Thanks @MSSEsq, good work on finding the underlying cause. Agreed, hopefully it can be resolved going forward.
No further occurrences and not too much of an issue for me as I can pick up resolve pretty quickly but if one has a greater (commercial) dependency I can see how it would be problematic.
Hi @darond - thinking about a work-around, how much swap space have you allocated? And how busy is your system - how many users & emails?
If you can’t/don’t want to allocate more memory, one way to make your problem less likely is to allocate more swap. Swap is slower than RAM, but it is disk (cheap) and easy to modify.
Changing swap will depend on how your system is setup. Your provider might be able to help, and there’s plenty of pointers on the web.

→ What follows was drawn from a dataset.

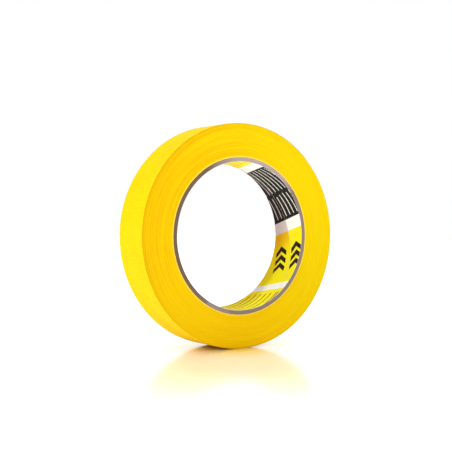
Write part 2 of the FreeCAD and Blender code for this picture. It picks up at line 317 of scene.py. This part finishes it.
def tape_side_material():
    """The slit edges of all the laps: warmer yellow with fine lap lines that follow the winding."""
    sh = Shader("tape_lap_edges")
    x, y, z = sh.coords()
    r = sh.m("SQRT", sh.add(sh.mul(x, x), sh.mul(z, z)))
    angle = sh.m("ARCTAN2", z, x)
    ca, sa = sh.m("COSINE", angle), sh.m("SINE", angle)
    side = sh.m("SIGN", y)
    # one lap is 0.12 mm: the lines are noise in the radius, drawn out along the lap
    lap = sh.noise(sh.vec(sh.mul(r, 8.0), sh.mul(ca, 0.9), sh.add(sh.mul(sa, 0.9), sh.mul(side, 9.0))), 1.0, 1.0, 0.5)
    bundle = sh.noise(sh.vec(sh.mul(r, 1.25), sh.mul(ca, 0.8), sh.add(sh.mul(sa, 0.8), sh.mul(side, 5.0))), 1.0, 2.5, 0.6)
    broad = sh.noise(sh.vec(sh.mul(r, 0.22), sh.mul(ca, 0.7), sh.add(sh.mul(sa, 0.7), sh.mul(side, 3.0))), 1.0, 2.0, 0.5)
    fibre = sh.noise(sh.vec(sh.mul(x, 4.0), sh.mul(z, 4.0), sh.mul(y, 4.0)), 1.0, 3.0, 0.65)
    # the laps show more on the upper left, where they lie less evenly; there the lap lines and the outer edge are also
    # drawn darker, as painted shade of light grazing from the left
    uneven_laps_and_grazing_shade = sh.ramp(sh.add(sh.mul(ca, -0.86), sh.mul(sa, 0.5)), 0.0, 1.0)
    # painted light and shade: the edges are drawn more orange towards the lower left and yellower towards the upper
    # right, as the light falls on them
    warm = sh.ramp(sh.m("COSINE", sh.sub(angle, math.radians(-135))), -0.7, 0.8)
    colour = sh.mix(sh.ramp(broad, 0.3, 0.7), sh.mix(warm, (0.745, 0.520, 0.002), (0.815, 0.510, 0.002)),
                    sh.mix(warm, (0.765, 0.560, 0.003), (0.845, 0.550, 0.003)))
    # lap bundles drawn darker, most on the upper left: real lap lines with painted grazing shade added
    dark = sh.mul(sh.ramp(bundle, 0.44, 0.60), sh.add(0.14, sh.mul(uneven_laps_and_grazing_shade, 0.60)))
    colour = sh.mix(dark, colour, (0.74, 0.40, 0.002))
    colour = sh.mix(sh.mul(sh.ramp(lap, 0.45, 0.75), 0.22), colour, (0.80, 0.45, 0.003))
    colour = sh.mix(sh.mul(sh.ramp(fibre, 0.55, 0.8), 0.12), colour, (0.95, 0.70, 0.02))
    # painted shade: darker towards the outer edge on the upper left, and in a thin line along the rim all round,
    # strongest on the upper left
    outer = sh.mul(sh.ramp(r, 52.5, 57.0), sh.mul(uneven_laps_and_grazing_shade, 0.40))
    colour = sh.mix(outer, colour, (0.66, 0.38, 0.002))
    painted_rim_shade = sh.ramp(r, 56.7, 57.45)
    colour = sh.mix(sh.mul(painted_rim_shade, sh.add(0.34, sh.mul(uneven_laps_and_grazing_shade, 0.40))), colour, (0.66, 0.36, 0.002))
    first = sh.ramp(r, 40.5, 41.0, 1.0, 0.0)
    colour = sh.mix(sh.mul(first, 0.45), colour, (0.93, 0.72, 0.20))
    height = sh.add(sh.mul(lap, 1.0), sh.add(sh.mul(bundle, 0.6), sh.mul(fibre, 0.25)))
    normal = sh.bump(height, 0.40, 0.00008)
    return sh.set(Base_Color=colour, Roughness=sh.ramp(fibre, 0.3, 0.7, 0.6, 0.75), Specular_IOR_Level=0.01, Normal=normal)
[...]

You can see your actual memory details by cat /proc/meminfo
I have investigated further by allowing mail to be downloaded from an account that I knew would trigger the problem, then ran top to see the sa-learn processes accumulate toward eventually overwhelming available memory. I then successively ran ps -C sa-learn -o args to see more detail about what was happening. To my surprise, I found that messages were being processed as ham rather than as spam. The following is an example of the command along with what is returned:
Further investigation is needed to determine why many simultaneously running sa-learn processes accumulate referencing individual mail messages until system failure occurs due to exhaustion of all available RAM. Lines 670–671 of /usr/bin/sa-learn states: “Simply run this command once for each of your mail folders, and it will ‘‘learn’’ from the mail therein.” This seems to indicate that the commands with arguments listed above should end with /tmp rather than with the names of individual message files, and that only one sa-learn process should be running to learn from all the messages in the /tmp directory. Also, it needs to be verified that those messages should be learned as ham rather than as spam.